I say this as a point of disagreement with Eve, but it may actually be less about disagreement than about degree of emphasis. In her own article, Eve says, “There are things the Catholic Church could teach which would make it impossible, I think, for me to accept Her as a trustworthy guide to God’s will.” In my case, I hit that point with the denomination I grew up in, causing me not only to seek out a different denomination but also to recognize my own responsibility to evaluate what my church says for trustworthiness.
I remain an evangelical Protestant, however, and I am convinced that any church family is fallible and imperfect, as am I. So as much as I admire Eve’s dedication to the Catholic Church she loves, I must admit that I’m concerned about trusting any church body to always get things right.

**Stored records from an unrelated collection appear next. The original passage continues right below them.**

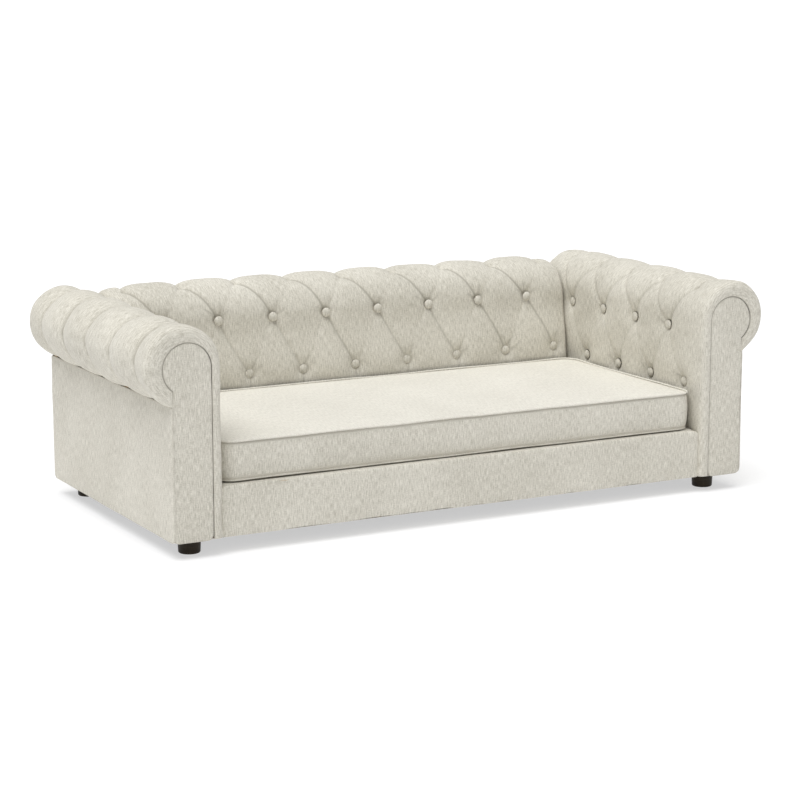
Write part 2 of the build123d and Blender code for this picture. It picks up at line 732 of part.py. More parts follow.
def zip_closure():
    """Zip along the cushion's rear edge, with a slider and a hinged pull."""
    z = (cushion_bottom + cushion_top) / 2
    half, y = zip_length / 2, cushion_rear
    coil_y = y + zip_tape_thickness
    save("zip_tape", block(-half, half, y, coil_y, z - zip_tape_width / 2, z + zip_tape_width / 2))
    coil_half, coil_top = half - zip_end_margin, coil_y + zip_coil_thickness
    coil = block(-coil_half, coil_half, coil_y, coil_top, z - zip_coil_width / 2, z + zip_coil_width / 2)
    save("zip_coil", coil)

    x = coil_half - slider_length
    roof = coil_top + seam_gap + slider_roof
    body = block(x - slider_length / 2, x + slider_length / 2, coil_y + seam_gap, roof,
                 z - slider_width / 2, z + slider_width / 2)
    channel_half = zip_coil_width / 2 + seam_gap
    channel = block(x - slider_length, x + slider_length, coil_y, coil_top + seam_gap,
                    z - channel_half, z + channel_half)
    pin_y = roof + slider_pin_height
    tab_half = pull_width / 2
    eye_half = tab_half - slider_lug - seam_gap
    lugs = []
    for side in (-1, 1):
        inside, outside = z + side * (eye_half + seam_gap), z + side * tab_half
        lugs.append(block(x - slider_lug_length / 2, x + slider_lug_length / 2, roof,
                          roof + slider_lug_height, min(inside, outside), max(inside, outside)))
    pin = rod((x, pin_y, z - tab_half), (x, pin_y, z + tab_half), slider_pin_radius)
    save("zip_slider", body.cut(channel).fuse(*lugs, pin))

    eye = rod((x, pin_y, z - eye_half), (x, pin_y, z + eye_half), pull_eye_radius)
    neck = block(x - pull_plate_start, x, pin_y - pull_thickness / 2, pin_y + pull_thickness / 2,
                 z - eye_half, z + eye_half)
    tab = block(x - pull_length, x - pull_plate_start, pin_y - pull_thickness / 2,
                pin_y + pull_thickness / 2, z - tab_half, z + tab_half)
    tab = fillet(tab.edges().filter_by(Axis.Y), pull_corner_radius)
    bore = rod((x, pin_y, z - tab_half), (x, pin_y, z + tab_half), slider_pin_radius + running_gap)
    save("zip_pull", eye.fuse(neck, tab).cut(bore))
    print("zip pull hinge at", x, pin_y, z)


os.makedirs("parts", exist_ok=True)
base()
arms()
back_rest()
feet()
cushion()
zip_closure()
print("back crown plane", back_crown, "cushion", cushion_bottom, cushion_top, cushion_half)
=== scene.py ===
"""Looks of the dog sofa bed: rolled, diamond-tufted arms and back in an oatmeal woven fabric,
a loose piped cushion on a covered base, and four dark wooden feet. Metres, in the part's frame.
"""

import json
from math import cos, pi, radians, sin

import bpy
import numpy as np
from mathutils.geometry import delaunay_2d_cdt
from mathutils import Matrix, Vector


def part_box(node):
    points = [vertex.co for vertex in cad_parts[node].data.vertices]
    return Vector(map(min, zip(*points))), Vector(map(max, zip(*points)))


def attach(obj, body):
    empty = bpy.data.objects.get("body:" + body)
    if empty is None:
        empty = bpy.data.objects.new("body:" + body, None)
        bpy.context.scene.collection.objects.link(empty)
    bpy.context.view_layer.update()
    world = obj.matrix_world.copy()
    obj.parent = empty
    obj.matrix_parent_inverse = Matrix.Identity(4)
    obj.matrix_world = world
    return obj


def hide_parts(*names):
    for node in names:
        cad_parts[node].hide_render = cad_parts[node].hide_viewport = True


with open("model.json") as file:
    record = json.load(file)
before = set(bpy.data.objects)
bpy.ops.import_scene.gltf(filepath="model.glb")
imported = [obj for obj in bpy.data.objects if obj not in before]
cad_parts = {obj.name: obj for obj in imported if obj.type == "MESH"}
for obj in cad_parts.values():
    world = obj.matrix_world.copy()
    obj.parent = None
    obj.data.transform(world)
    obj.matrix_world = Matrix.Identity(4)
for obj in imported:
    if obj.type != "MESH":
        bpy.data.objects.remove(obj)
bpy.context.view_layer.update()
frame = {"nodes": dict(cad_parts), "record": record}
scene = bpy.context.scene

# Camera at the photograph's place: from the front left, a little above the sofa, with a long lens
# that looks slightly down.
camera_place, camera_pitch, camera_yaw = (-1.9744, -3.7063, 0.9793), 10.961, 28.222
camera = bpy.data.objects.new("camera", bpy.data.cameras.new("camera"))
scene.collection.objects.link(camera)
camera.location = camera_place
camera.rotation_euler = (radians(90 - camera_pitch), 0, radians(-camera_yaw))
camera.data.lens = 104.58
camera.data.sensor_width = 36
scene.camera = camera
scene.view_settings.view_transform = "Standard"

# Studio: a pale floor that goes white under a wide soft light, which comes from high up on the front
# left, with plain white all round. None of it is part of the sofa.
def fresh_material(name, rough, specular):
    """A new material, with its node tree and its shader."""
    material = bpy.data.materials.new(name)
    material.use_nodes = True
    shader = material.node_tree.nodes["Principled BSDF"]
    shader.inputs["Roughness"].default_value = rough
    shader.inputs["Specular IOR Level"].default_value = specular
    return material, material.node_tree, shader


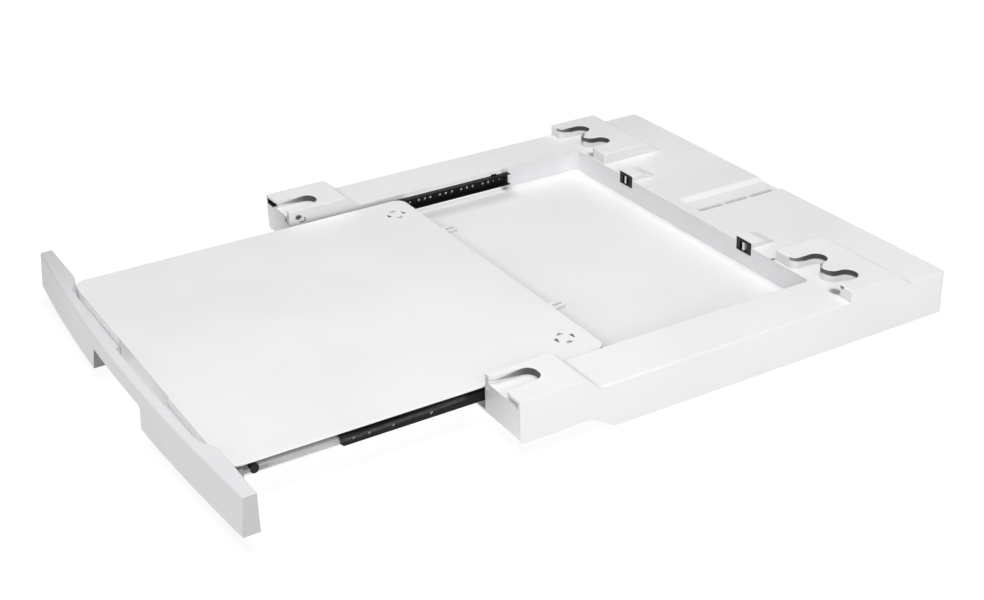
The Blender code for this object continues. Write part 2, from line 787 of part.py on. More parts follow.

My own history, and my own understanding of the history of the church, won’t allow me to do that.
These concerns and disagreements I have with Eve are not insignificant, but I also don’t want them to overshadow something else significant—that despite our disagreements, I am inspired by Eve’s honesty, integrity, and commitment to her faith. Faced with a journey that I know can be challenging and perhaps discouraging at times, she has sought to pour herself into doing good for others and challenging the church to do better. That is a good, right, and holy thing, and I think it’s an excellent example for us all as Christians.
So while Eve and I may continue to disagree on some things—and may at times be working at cross purposes—I am proud to have her as my sister in Christ and my friend, and I know I’ve found her writing already to bring some very important insight to this conversation.